When asked how autos are plying their trade, Thiruvanmiyur-based auto driver Damodaran replied, “We’re on strike. It’s become impossible to ride – how can we, with fuel prices reaching such highs?” He went on to point out that while autos are mandated to use the metre to calculate passenger fare, there has been no official revision in metre rates to take into account the skyrocketing price of fuel. “Our union staged a protest at Chepauk earlier this month,” he said.

They’re not alone – protests have flared up all across the country against the increase in fuel prices. In Tamil Nadu earlier this month, cadres from the Makkal Needhi Maiam reportedly held a demonstration at Valluvar Kottam demanding that the Union Government take action to roll back taxes that were burdening fuel cost. A media quote from the party representative reads, “We urge the newly-elected DMK-led state government to reduce prices, as promised at the time of the election. We would like to warn that if both the governments do not reduce these prices immediately, the cost of essential commodities will go up and people will suffer further due to the rising cost of transportation.” A delegation from the Tamil Nadu Mahila Congress, led by advocate R. Sudha, went in procession to Raj Bhavan to present a memorandum against the increased rates of petrol, diesel and LPG. The state’s opposition party AIADMK also sought remedy from the State, reminding the newly elected government that a reduction in petrol and diesel prices was a promise in their manifesto.

Fuel being a necessary component for the operation of any service or business, a hike in its cost pushes up the price of transportation and essential commodities as well. Industrialists are worried about the effect it has on the price of raw materials. M.V. Ramesh Babu, the President of Coimbatore District Small Industries Association (CODISSIA), said to the media, “With a large portion of raw materials arriving from such cities as Delhi and Mumbai, transportation cost has gone up with the rise in fuel prices.

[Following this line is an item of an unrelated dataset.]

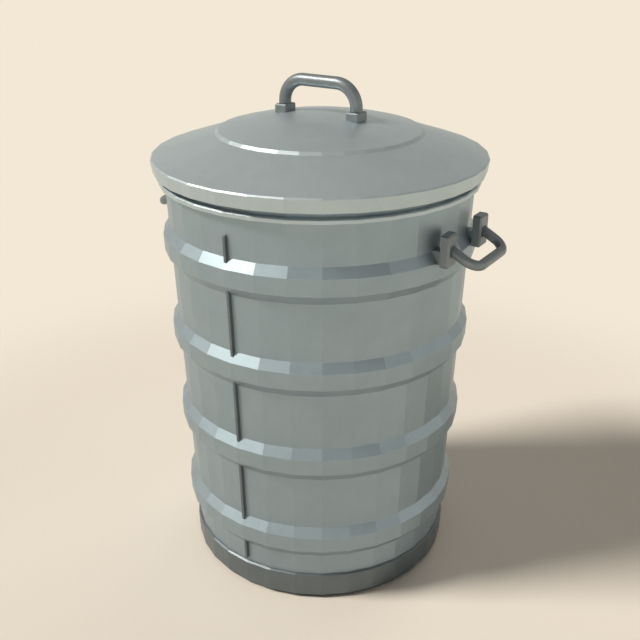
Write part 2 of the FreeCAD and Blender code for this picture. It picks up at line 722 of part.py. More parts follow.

And we have no option but to increase prices of the finished goods to tide over the crisis.” He is quoted as describing the situation as ‘slow poison’.

For the public, the impact is felt at many points. Vehicle owners inevitably face the first shock of hiked fuel prices, which eat into their budgets. It is surmised that as a consequence, the automotive sector will see a drop in vehicle sales – reports say passenger vehicles and two-wheeler sales already saw a dip in January and numbers are expected to fall further. Even those who use public transport will see increased costs. Additionally, with the transportation industry revising their freight costs, companies engaged in logistics and transportation of goods will increase their service rates. This signals a corresponding increase in prices of almost everything from fruits and vegetables to goods purchased on e-commerce websites. The cost of living is set to rise.

Speaking of the media, the Secretary of Koyambedu Food Grains Wholesale Merchants Association R. Punnaiappan said that public purchasing power has come down drastically. Experts worry that the situation risks a rise in poverty levels – after all, a concerning proportion of the population is already facing job losses or pay cuts, finding themselves unable to pay their children’s school fees; asking them to fork out more than Rs. 100 for a litre of petrol is an additional burden.

The state’s Finance Minister Palanivel Thiagarajan, however, says that an immediate reduction in fuel prices may prove tricky. The fault lies with the Centre, he says, which not only hiked up fuel prices under the heads of cess and surcharge but also did not share such additional revenue with states. Speaking on poll promises, he tweeted, “Things we didn’t know then: 1) Union Budget would switch ~ 50,000 Cr from excise to cess (not shared w/ States) 2) Scale of covid 2nd wave & spending required (1000s of crores) 3) Full extent of fiscal decay. We did not promise immediate cut. We will cut during our term (sic).”

As the leaders in charge work out a solution, the threat of inflation looms large as a public crisis. It remains to be seen how the administrations soften the blow.